Relatando o fato, já que mereceu grande publicidade, quisemos ressaltar as suas consequências; mas não o teríamos feito sem comentários e a título de simples anedota. O Espiritismo é uma mina inesgotável de assuntos de observação e de estudo por suas inumeráveis aplicações.
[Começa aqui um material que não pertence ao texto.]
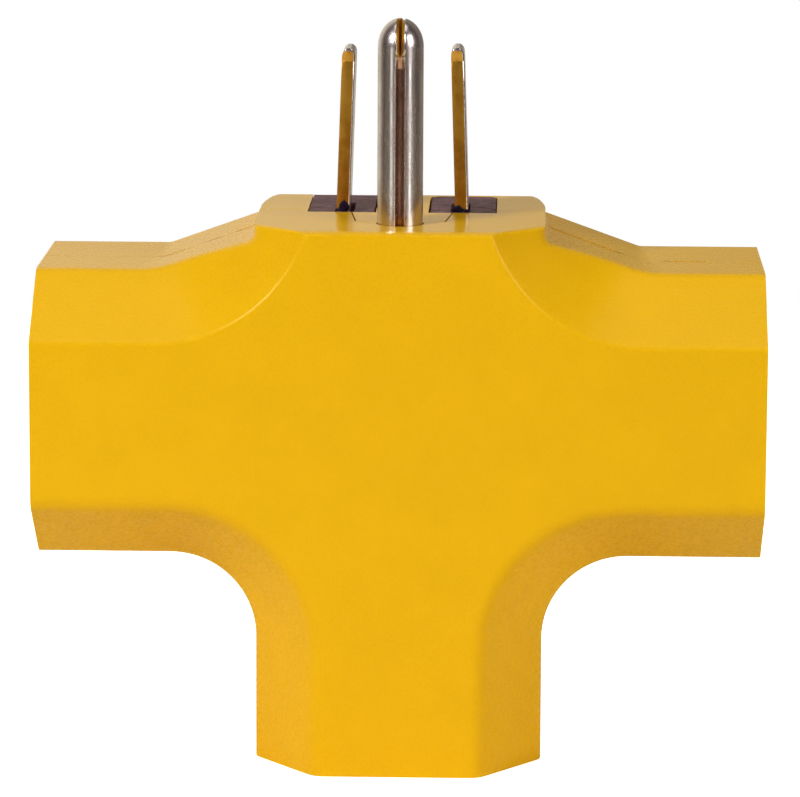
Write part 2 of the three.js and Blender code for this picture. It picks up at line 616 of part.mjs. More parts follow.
// ---- Assembly ----

const root = new THREE.Group();

function place(group, name, made, colour) {
  const mesh = new THREE.Mesh(geometryOf(made), colour);
  mesh.name = name;
  group.add(mesh);
}

for (const { side, at, turn } of OUTLETS) {
  const outlet = new THREE.Group();
  outlet.position.set(...at);
  outlet.rotation.y = turn;
  for (const [name, made, colour] of outletPieces(side)) place(outlet, name, made, colour);
  root.add(outlet);
}

place(root, "front_shell", frontShell(), YELLOW);
place(root, "rear_shell", rearShell(), YELLOW);
place(root, "hot_blade", blade(BLADE_TOE_IN).translate([-BLADE_X, 0, 0]), NICKEL);
place(root, "neutral_blade", blade(-BLADE_TOE_IN).translate([BLADE_X, 0, 0]), NICKEL);
place(root, "ground_pin", groundPin(), NICKEL);
place(root, "hot_strip", liveStrip(-1, HOT_STRIP_Y, HOT_STRIP_Y + STRIP), BRASS);
place(root, "neutral_strip", liveStrip(1, NEUTRAL_STRIP_Y - STRIP, NEUTRAL_STRIP_Y), BRASS);
place(root, "ground_strap", groundStrip(), BRASS);
place(root, "hot_blade_rivet", bladeRivet(-1), NICKEL);
place(root, "neutral_blade_rivet", bladeRivet(1), NICKEL);
place(root, "blade_holder", bladeHolder(), BROWN);
place(root, "pin_bridge", pinBridge(), YELLOW);
place(root, "strip_carrier", stripCarrier(), BROWN);
place(root, "fibre_barrier", fibreBarrier(), FIBRE);

export default root;
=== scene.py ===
"""Looks of a three-outlet grounded tap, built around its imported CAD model.

Shapes are worked out in millimetres, in the CAD frame: X along the side arms, Y from front to back, Z up the blades.
"""

import math

import bmesh
import bpy
from mathutils import Matrix, Vector, noise


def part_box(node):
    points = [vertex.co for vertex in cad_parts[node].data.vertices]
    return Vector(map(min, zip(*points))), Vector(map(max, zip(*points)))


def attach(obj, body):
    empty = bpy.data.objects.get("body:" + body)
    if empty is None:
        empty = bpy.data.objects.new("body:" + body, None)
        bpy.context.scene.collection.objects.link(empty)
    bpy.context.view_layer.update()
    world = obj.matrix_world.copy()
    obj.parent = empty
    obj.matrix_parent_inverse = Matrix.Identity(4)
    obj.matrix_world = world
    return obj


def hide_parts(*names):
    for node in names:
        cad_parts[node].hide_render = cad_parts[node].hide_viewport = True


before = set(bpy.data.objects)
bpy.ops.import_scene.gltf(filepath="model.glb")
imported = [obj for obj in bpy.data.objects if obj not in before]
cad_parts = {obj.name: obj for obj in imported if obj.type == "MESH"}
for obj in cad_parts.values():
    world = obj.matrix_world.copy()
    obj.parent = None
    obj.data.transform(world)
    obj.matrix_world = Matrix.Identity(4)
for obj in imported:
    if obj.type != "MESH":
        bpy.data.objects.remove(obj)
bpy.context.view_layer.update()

MM = 0.001


def corners(node):
    """A CAD node's lowest and highest corners, in millimetres."""
    return [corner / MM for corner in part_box(node)]


# ---- Dimensions, from the frame where a piece's box gives them ----

FRONT_LOW, FRONT_HIGH = corners("front_shell")
HEIGHT = FRONT_HIGH.z
HALF_SPAN = FRONT_HIGH.x
FRONT_Y = FRONT_LOW.y
BACK_Y = corners("rear_shell")[1].y
SEAM_FRONT = FRONT_HIGH.y  # the front shell's edge along the parting line
SEAM_GAP = 0.1
BLOCK_LOW, BLOCK_HIGH = corners("outlet_block_right")
ARM_CENTRE = (BLOCK_LOW.z + BLOCK_HIGH.z) / 2
ARM_WIDTH = 30.6
ARM_TOP = ARM_CENTRE + ARM_WIDTH / 2
ARM_BOTTOM = ARM_CENTRE - ARM_WIDTH / 2
PLUG_WIDTH = 30.6
BEVEL_INSET = 6.6
BEVEL_DEPTH = 8.3
SHOULDER_Y = FRONT_Y + BEVEL_DEPTH
UPPER_STEEP = 0.97  # the bevel's rise over its run beside the plug block, where it is steepest
LOWER_FILLET = 9.1
UPPER_SWEEP = 16.8
KINK_X = 25.65
KINK_SLOPE = math.radians(19.7)
WALL = 2.2
GROOVE_WALL = 1.2  # what the groove for an outlet block's rib leaves of the wall
GROOVE_FROM = 4.9  # and where it lies, in from the arm's end
GROOVE_TO = 7.1
PLUG_WALL = 3.0
BEVEL_TILT = math.atan2(BEVEL_INSET, BEVEL_DEPTH)

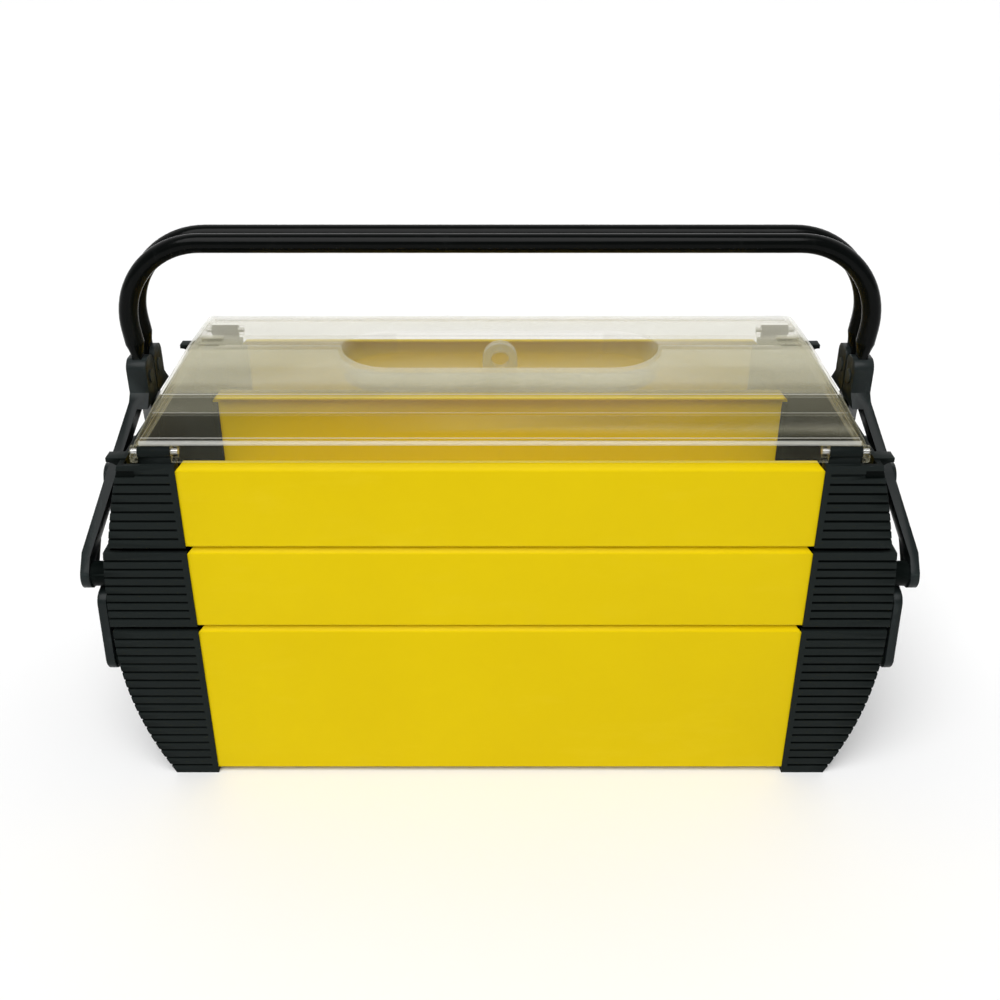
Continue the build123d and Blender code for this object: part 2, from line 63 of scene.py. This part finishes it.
def add_camera():
    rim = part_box("front_top_tray_sheet")[1].z
    data = bpy.data.cameras.new("camera")
    data.lens = CAMERA_LENS
    data.sensor_width = CAMERA_SENSOR
    data.clip_start = CAMERA_NEAREST
    camera = bpy.data.objects.new("camera", data)
    camera.location = (0.0, -CAMERA_BACK, rim + CAMERA_ABOVE_RIM)
    camera.rotation_euler = (math.radians(90 - CAMERA_PITCH), 0.0, 0.0)
    bpy.context.scene.collection.objects.link(camera)
    bpy.context.scene.camera = camera


# ------------------------------------------------------------------ materials
UPRIGHT_NORMAL = (0.3, 0.5)      # how far a normal may lean before its face counts as level
EDGE_POINTINESS = (0.51, 0.58)   # where an outward edge starts and is full
GLANCE_FACING = (0.26, 0.80)     # where a low angle of view starts and is full


def add_ramp(nodes, links, value, low, high, out_low, out_high):
    """Maps low..high to out_low..out_high, held at the ends."""
    node = nodes.new("ShaderNodeMapRange")
    node.inputs["From Min"].default_value = low
    node.inputs["From Max"].default_value = high
    node.inputs["To Min"].default_value = out_low
    node.inputs["To Max"].default_value = out_high
    links.new(value, node.inputs["Value"])
    return node.outputs["Result"]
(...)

6. — Diz o autor do artigo no preâmbulo: “Mostrai-nos fatos.” Por certo
ele imagina que os Espíritos obedecem a ordens e que os fenômenos são
obtidos à vontade, como as experiências num laboratório ou como os truques
de escamoteação. Ora, não é assim que acontece. Aquele que quer fenômenos
não deve pedir que lhos tragam, mas procurá-los, observá-los e aceitar
os que se apresentam. Esses fenômenos são de duas naturezas: os que
são produto dos médiuns propriamente ditos e que, até certo ponto, podem
ser provocados, e os fenômenos espontâneos. Estes últimos têm, para
os incrédulos, a vantagem de não serem suspeitos de preparação; são
numerosos e se apresentam sob uma variedade infinita de aspectos, tais
como: aparições, visões, pressentimentos, dupla vista, ruídos insólitos,
algazarra, perturbações, obsessões, etc. O caso do Sr. Bach [v.
Ária
e letra do rei Henrique III.] pertence a esta categoria e o de Gontran
à primeira. Para quantos queiram convencer-se seriamente, os fatos não
faltam e aquele que os pede talvez os tenha testemunhado mais de uma
vez sem o suspeitar; erra, porém, a maioria por querer fatos à sua maneira,
a hora marcada, e não se contentar com os que a Providência põe sob
os nossos olhos. A incerteza da obtenção desses fenômenos e a impossibilidade
de os provocar à vontade são provas de sua realidade, porque se fossem
produto do charlatanismo ou de meios fraudulentos, jamais faltariam.
O que falta a certas pessoas não são fatos, mas paciência e vontade
de buscar e estudar os que se apresentam.